*Stated goal:*
Will you repeat only the lines beginning at the one that mentions "return nodes" and ending at the one that mentions "obj.matrix_parent_inverse = Matrix.Identity(4)", both of them included, exactly?

*Data block:*
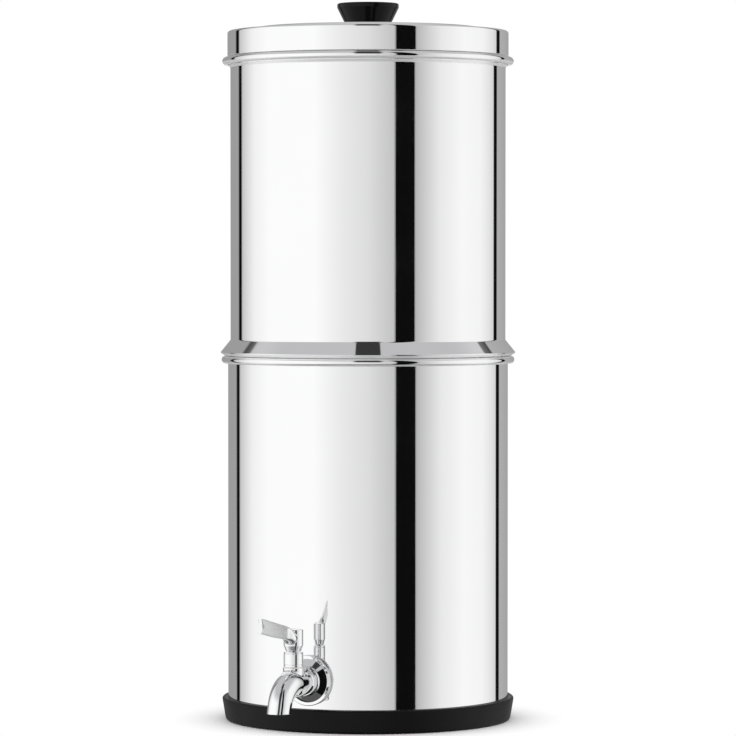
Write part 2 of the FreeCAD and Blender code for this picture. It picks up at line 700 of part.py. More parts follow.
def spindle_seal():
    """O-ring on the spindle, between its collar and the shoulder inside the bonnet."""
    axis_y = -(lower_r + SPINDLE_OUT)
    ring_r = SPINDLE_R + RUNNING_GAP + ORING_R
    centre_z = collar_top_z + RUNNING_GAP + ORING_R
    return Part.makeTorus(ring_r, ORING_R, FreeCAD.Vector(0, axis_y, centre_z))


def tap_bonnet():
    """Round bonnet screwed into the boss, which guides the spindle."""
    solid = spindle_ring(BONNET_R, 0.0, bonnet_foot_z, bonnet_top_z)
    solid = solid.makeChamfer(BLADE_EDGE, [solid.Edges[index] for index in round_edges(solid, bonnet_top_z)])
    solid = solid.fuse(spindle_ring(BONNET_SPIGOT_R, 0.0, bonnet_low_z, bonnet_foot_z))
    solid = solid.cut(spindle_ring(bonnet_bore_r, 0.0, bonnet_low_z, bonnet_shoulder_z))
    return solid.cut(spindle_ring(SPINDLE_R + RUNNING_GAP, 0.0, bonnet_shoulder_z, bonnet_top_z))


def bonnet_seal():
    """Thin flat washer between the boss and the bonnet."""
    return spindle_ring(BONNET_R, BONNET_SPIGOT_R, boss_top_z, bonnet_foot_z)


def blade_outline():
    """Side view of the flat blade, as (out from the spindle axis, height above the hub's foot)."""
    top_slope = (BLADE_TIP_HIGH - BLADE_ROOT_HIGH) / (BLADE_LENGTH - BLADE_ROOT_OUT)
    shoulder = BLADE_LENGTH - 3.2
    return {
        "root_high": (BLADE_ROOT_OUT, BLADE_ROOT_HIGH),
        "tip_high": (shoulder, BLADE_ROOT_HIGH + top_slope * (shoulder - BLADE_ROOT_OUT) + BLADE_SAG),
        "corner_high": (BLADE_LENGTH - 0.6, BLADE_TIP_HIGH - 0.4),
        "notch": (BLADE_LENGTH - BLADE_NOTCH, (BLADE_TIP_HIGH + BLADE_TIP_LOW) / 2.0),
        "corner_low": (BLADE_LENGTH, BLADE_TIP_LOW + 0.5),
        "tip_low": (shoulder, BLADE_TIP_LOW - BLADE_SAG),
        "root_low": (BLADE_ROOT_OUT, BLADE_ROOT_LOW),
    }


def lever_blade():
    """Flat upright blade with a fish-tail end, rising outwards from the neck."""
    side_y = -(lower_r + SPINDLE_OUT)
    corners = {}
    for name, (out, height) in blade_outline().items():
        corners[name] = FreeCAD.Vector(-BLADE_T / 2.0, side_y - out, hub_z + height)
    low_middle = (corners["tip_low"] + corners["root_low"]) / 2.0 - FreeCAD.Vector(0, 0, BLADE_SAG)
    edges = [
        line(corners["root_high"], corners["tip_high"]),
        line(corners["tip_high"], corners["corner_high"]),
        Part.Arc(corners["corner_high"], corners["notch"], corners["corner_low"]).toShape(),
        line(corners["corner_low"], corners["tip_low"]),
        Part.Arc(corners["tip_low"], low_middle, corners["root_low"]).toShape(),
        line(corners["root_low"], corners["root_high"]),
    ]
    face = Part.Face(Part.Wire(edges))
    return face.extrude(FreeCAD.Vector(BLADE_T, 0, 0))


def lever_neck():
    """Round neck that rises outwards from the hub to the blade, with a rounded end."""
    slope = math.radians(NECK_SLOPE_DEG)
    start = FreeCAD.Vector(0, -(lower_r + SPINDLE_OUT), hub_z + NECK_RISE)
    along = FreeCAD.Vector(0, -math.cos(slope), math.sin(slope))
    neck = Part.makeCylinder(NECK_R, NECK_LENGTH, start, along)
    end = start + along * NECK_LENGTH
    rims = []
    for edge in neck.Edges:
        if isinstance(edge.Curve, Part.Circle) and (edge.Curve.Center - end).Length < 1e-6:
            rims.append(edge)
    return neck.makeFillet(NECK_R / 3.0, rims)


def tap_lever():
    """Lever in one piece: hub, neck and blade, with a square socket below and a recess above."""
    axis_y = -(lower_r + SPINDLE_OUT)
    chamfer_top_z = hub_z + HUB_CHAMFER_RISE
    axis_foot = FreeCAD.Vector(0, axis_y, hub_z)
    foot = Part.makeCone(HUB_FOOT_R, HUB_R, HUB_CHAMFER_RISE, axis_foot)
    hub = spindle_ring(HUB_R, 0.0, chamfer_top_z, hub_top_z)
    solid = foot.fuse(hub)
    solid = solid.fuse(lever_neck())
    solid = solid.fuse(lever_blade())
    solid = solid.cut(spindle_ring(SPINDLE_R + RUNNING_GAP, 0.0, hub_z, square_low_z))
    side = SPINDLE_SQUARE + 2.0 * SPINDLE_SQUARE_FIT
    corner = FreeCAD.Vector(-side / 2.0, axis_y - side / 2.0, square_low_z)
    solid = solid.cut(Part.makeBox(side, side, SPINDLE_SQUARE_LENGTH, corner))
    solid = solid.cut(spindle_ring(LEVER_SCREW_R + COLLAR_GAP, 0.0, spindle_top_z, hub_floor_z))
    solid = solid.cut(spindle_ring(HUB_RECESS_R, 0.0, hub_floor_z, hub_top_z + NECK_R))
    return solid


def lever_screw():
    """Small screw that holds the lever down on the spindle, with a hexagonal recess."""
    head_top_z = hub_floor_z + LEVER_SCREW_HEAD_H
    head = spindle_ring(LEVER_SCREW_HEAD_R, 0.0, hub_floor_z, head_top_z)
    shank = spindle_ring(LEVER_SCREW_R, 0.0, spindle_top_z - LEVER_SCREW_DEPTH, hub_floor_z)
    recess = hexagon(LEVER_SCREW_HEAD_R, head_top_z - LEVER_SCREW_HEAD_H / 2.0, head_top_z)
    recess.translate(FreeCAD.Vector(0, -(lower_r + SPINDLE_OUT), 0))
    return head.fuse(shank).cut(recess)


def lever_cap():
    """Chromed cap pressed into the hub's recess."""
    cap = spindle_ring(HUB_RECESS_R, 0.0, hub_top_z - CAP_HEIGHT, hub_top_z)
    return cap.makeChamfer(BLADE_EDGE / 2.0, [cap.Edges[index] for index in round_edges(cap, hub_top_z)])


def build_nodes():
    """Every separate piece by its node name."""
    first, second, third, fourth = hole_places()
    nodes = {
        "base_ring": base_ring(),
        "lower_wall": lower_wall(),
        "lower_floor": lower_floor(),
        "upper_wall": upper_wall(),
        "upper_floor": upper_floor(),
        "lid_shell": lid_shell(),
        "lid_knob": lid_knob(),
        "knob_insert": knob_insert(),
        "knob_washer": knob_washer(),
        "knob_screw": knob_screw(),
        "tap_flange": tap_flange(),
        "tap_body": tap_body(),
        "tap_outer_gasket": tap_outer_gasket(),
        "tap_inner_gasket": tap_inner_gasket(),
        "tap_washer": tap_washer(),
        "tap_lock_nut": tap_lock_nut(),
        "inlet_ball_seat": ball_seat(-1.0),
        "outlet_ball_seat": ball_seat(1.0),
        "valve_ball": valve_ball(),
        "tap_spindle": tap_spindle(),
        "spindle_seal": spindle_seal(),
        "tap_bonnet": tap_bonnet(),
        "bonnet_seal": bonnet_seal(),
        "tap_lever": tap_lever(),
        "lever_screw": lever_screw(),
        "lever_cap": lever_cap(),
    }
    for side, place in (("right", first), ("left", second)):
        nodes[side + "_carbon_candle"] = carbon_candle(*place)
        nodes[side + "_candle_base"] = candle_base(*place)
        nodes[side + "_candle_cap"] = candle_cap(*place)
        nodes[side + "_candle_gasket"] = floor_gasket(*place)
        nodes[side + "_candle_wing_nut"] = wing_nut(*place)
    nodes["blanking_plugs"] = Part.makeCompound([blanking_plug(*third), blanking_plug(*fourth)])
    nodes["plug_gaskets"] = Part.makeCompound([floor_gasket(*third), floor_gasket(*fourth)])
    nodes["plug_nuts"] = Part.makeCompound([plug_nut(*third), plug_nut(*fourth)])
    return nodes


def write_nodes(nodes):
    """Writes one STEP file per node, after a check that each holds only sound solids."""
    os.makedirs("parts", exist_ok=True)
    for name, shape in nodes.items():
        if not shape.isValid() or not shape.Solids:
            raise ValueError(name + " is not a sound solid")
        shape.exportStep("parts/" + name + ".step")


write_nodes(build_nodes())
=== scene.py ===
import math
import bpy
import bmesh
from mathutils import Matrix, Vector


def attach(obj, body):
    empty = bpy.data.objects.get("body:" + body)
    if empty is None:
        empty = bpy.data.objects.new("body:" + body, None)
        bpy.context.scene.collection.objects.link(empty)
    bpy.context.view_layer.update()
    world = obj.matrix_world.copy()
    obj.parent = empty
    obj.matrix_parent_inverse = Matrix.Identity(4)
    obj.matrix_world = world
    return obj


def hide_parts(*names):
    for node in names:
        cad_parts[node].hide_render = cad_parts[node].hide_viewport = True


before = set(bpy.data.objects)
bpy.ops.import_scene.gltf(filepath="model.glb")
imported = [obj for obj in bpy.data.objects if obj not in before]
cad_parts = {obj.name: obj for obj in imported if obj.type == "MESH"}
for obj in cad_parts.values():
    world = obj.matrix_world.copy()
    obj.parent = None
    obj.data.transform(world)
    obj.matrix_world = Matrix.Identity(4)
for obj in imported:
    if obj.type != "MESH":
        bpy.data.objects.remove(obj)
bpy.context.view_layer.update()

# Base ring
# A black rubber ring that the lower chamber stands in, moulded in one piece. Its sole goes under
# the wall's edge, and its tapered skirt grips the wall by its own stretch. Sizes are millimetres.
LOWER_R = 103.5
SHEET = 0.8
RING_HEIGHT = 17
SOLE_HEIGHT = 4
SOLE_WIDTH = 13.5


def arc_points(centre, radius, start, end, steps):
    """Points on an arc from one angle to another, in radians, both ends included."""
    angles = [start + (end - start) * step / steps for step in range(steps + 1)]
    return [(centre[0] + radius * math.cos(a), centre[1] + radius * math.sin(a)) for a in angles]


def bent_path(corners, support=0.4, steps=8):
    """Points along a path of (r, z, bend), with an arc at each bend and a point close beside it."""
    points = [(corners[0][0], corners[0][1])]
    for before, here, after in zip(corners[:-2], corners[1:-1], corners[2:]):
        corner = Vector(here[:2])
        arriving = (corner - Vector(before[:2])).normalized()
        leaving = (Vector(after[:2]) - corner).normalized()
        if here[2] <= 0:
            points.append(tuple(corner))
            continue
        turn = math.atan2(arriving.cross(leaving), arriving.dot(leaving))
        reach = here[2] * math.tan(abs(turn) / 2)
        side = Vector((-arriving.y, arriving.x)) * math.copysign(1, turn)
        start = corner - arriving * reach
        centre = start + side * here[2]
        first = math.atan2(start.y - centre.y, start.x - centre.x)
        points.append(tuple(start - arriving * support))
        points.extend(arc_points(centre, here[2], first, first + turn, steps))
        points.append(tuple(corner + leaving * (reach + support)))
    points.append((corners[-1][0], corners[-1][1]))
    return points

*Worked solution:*
    return nodes


def write_nodes(nodes):
    """Writes one STEP file per node, after a check that each holds only sound solids."""
    os.makedirs("parts", exist_ok=True)
    for name, shape in nodes.items():
        if not shape.isValid() or not shape.Solids:
            raise ValueError(name + " is not a sound solid")
        shape.exportStep("parts/" + name + ".step")


write_nodes(build_nodes())
=== scene.py ===
import math
import bpy
import bmesh
from mathutils import Matrix, Vector


def attach(obj, body):
    empty = bpy.data.objects.get("body:" + body)
    if empty is None:
        empty = bpy.data.objects.new("body:" + body, None)
        bpy.context.scene.collection.objects.link(empty)
    bpy.context.view_layer.update()
    world = obj.matrix_world.copy()
    obj.parent = empty
    obj.matrix_parent_inverse = Matrix.Identity(4)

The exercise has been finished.